(WRITTEN INSTRUCTION) Pull each line holding "part" out of the entries below.

-- Start GIVEN RECORDS --

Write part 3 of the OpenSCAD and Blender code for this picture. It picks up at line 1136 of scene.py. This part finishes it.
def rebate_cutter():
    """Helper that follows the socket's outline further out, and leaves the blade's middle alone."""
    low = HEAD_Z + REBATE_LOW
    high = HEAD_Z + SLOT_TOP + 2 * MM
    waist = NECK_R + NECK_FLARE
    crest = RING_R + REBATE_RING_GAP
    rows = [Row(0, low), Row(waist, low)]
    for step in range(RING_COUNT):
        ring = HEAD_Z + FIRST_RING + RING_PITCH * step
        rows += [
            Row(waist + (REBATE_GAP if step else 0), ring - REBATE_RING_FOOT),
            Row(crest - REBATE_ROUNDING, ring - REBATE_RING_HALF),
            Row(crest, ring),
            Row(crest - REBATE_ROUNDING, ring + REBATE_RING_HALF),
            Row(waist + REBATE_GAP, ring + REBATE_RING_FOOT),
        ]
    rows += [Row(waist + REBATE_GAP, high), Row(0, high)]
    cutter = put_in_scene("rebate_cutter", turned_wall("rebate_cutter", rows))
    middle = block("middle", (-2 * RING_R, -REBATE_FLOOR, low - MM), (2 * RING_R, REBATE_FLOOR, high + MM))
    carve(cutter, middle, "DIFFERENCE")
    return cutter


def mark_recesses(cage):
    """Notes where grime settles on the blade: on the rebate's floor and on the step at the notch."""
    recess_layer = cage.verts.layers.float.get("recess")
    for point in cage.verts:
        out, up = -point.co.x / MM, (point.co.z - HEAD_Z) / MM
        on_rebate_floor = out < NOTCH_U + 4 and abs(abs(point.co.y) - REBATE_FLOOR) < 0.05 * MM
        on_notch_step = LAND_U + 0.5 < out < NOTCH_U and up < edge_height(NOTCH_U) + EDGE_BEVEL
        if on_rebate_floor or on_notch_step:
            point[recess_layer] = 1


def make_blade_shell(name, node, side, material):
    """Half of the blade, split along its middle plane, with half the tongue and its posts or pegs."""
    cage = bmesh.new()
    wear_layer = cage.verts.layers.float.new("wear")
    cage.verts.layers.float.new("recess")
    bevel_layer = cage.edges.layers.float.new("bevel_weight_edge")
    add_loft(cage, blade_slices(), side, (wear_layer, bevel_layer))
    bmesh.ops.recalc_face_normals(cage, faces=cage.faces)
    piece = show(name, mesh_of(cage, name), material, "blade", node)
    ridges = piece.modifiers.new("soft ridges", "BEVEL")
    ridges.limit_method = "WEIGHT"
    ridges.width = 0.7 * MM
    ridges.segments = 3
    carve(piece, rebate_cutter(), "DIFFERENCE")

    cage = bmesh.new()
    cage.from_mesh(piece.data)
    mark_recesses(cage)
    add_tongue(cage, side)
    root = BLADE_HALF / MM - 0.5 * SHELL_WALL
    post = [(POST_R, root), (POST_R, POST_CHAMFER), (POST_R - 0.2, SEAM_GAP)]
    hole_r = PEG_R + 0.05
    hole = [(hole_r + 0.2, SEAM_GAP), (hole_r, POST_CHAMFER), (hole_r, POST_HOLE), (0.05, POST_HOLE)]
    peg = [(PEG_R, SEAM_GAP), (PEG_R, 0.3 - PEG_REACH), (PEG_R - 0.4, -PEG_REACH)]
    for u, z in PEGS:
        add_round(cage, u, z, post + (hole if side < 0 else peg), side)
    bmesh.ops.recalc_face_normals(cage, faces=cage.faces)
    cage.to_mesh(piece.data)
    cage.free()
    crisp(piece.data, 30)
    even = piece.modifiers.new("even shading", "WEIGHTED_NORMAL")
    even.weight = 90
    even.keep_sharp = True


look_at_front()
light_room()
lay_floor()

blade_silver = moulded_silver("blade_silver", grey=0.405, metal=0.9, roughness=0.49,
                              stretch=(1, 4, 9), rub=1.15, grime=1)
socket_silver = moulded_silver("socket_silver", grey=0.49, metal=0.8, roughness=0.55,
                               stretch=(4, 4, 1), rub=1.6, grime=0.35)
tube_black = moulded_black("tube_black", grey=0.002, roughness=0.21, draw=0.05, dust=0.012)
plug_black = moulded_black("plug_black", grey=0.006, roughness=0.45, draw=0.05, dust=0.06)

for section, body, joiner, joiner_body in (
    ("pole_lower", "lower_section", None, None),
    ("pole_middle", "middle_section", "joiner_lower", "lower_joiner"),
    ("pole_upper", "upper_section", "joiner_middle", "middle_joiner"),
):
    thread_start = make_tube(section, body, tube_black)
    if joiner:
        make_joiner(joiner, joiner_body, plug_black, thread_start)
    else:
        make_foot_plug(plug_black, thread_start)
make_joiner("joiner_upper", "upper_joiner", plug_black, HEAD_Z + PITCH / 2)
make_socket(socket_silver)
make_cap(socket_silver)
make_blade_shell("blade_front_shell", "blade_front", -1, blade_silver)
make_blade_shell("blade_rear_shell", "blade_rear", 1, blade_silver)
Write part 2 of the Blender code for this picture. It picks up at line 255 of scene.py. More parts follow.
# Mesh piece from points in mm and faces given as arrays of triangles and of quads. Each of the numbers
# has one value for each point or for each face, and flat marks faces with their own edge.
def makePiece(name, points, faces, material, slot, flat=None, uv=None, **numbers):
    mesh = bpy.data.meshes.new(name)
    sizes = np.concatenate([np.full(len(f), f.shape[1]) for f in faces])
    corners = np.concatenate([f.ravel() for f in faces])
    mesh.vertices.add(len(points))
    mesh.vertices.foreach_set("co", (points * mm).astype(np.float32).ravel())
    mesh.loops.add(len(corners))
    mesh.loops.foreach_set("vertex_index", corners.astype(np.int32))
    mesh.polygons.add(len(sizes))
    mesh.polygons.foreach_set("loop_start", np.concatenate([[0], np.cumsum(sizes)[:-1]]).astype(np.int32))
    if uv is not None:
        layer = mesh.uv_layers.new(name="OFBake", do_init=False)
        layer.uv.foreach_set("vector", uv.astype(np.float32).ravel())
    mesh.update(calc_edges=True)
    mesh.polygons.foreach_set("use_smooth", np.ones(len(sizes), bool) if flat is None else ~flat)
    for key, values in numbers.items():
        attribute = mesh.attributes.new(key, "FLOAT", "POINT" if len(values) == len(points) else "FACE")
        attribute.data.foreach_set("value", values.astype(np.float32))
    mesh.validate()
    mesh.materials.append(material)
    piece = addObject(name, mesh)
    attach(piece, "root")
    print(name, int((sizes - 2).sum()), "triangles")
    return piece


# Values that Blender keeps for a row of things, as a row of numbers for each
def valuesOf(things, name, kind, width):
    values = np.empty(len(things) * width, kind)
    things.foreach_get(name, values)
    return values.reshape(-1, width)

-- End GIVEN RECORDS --
-- Start GIVEN RECORDS --

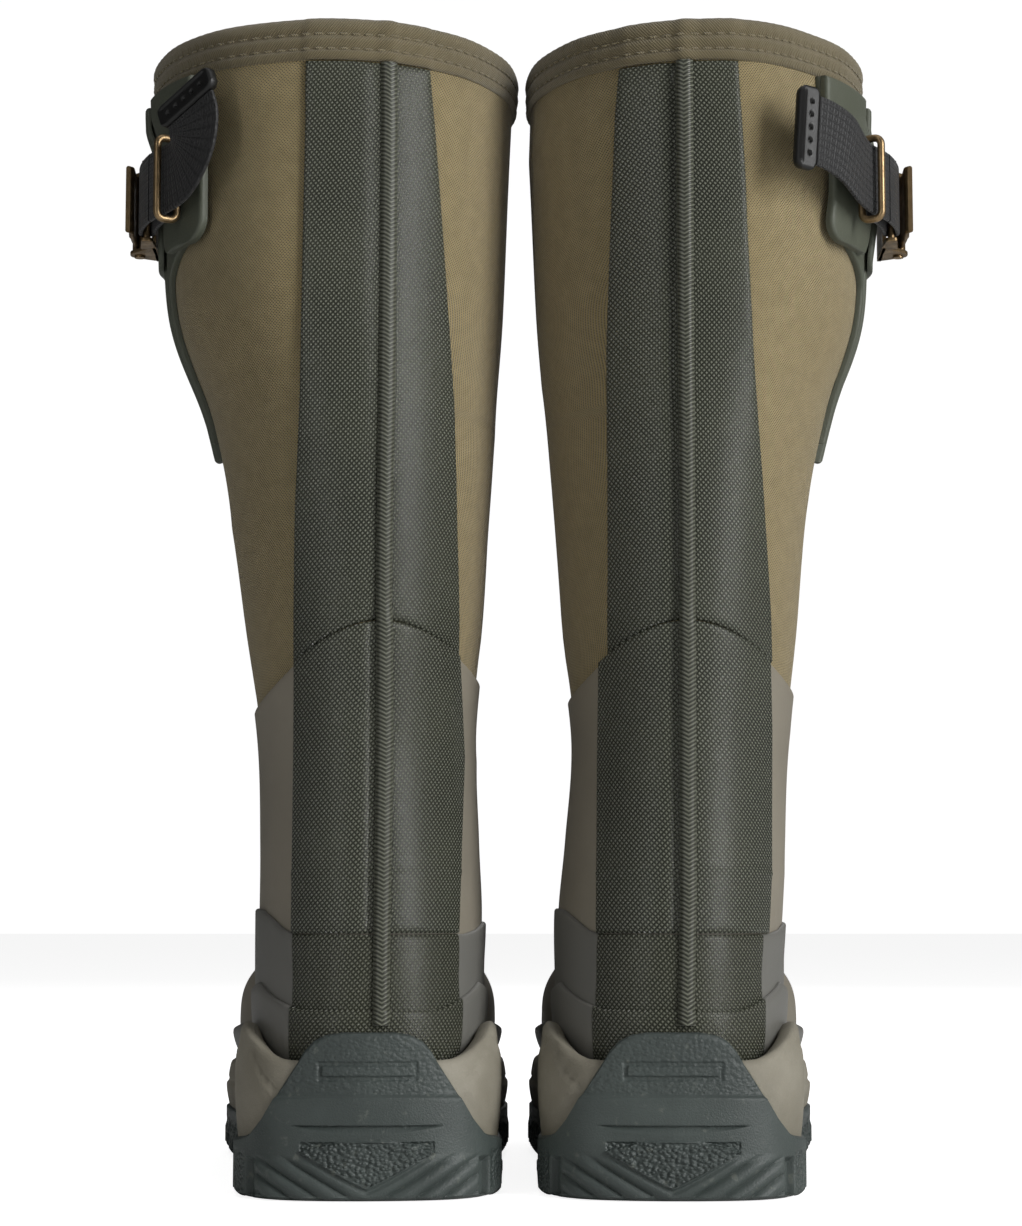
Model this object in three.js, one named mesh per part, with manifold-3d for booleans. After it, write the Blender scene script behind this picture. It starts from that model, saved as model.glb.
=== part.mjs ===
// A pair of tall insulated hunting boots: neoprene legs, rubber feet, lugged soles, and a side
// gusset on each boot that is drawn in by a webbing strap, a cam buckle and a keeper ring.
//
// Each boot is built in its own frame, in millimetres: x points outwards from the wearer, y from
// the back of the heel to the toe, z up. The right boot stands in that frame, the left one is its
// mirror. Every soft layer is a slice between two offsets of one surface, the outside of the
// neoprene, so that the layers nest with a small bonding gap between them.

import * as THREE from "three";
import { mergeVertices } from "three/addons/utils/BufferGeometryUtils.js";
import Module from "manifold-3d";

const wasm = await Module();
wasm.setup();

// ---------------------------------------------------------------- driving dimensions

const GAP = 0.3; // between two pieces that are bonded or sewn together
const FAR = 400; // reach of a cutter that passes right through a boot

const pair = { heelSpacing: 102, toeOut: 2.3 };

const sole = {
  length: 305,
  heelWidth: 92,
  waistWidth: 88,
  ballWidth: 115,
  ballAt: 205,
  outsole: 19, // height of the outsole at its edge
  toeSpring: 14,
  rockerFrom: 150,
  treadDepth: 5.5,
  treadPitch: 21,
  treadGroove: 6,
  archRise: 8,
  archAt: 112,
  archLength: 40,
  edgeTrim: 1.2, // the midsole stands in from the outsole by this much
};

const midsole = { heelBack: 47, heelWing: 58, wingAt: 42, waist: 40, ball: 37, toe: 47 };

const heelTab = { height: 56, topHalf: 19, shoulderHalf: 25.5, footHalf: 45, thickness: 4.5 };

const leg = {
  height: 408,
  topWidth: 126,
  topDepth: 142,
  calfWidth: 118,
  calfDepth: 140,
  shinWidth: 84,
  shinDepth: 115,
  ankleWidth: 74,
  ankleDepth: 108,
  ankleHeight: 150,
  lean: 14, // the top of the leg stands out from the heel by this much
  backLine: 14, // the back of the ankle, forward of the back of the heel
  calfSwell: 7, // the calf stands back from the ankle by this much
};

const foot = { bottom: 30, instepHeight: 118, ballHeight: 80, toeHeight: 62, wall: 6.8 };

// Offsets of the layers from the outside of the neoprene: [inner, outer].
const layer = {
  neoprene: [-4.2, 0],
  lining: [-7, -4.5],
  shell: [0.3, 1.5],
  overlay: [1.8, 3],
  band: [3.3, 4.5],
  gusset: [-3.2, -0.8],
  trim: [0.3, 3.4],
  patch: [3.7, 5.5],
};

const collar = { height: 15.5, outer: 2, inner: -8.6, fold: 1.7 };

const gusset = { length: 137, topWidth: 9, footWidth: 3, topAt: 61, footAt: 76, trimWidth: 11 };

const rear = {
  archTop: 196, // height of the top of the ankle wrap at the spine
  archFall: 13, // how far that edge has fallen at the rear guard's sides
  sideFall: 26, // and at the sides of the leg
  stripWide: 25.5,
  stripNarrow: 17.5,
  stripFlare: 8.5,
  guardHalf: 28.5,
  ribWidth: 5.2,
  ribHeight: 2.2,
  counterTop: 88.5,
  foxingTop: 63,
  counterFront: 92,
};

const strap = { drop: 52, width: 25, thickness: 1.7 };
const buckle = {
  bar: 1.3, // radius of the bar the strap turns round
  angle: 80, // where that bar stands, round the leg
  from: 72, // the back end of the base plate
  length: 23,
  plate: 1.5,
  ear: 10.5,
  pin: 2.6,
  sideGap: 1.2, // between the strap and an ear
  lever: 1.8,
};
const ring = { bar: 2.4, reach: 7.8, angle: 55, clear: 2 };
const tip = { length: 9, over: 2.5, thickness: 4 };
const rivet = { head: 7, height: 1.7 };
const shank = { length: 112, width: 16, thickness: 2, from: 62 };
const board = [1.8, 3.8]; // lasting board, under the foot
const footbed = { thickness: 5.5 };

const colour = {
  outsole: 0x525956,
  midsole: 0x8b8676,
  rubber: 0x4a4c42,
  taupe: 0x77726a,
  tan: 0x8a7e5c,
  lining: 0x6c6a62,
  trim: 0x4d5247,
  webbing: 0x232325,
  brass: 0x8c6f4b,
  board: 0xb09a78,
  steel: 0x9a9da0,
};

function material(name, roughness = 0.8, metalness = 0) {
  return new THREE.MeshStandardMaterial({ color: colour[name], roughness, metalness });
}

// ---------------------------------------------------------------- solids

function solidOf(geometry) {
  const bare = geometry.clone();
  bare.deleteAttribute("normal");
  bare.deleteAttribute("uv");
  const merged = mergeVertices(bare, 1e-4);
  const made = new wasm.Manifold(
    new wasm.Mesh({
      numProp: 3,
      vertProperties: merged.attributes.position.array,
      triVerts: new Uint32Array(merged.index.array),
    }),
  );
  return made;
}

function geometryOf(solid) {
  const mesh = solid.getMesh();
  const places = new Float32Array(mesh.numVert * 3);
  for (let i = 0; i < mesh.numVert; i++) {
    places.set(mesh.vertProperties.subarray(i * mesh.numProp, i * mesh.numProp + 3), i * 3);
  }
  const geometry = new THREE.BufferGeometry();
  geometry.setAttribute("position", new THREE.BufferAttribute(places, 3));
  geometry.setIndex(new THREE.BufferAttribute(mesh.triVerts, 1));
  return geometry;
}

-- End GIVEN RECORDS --

(WRITTEN RESPONSE)
Write part 3 of the OpenSCAD and Blender code for this picture. It picks up at line 1136 of scene.py. This part finishes it.
Write part 2 of the Blender code for this picture. It picks up at line 255 of scene.py. More parts follow.
Model this object in three.js, one named mesh per part, with manifold-3d for booleans. After it, write the Blender scene script behind this picture. It starts from that model, saved as model.glb.
=== part.mjs ===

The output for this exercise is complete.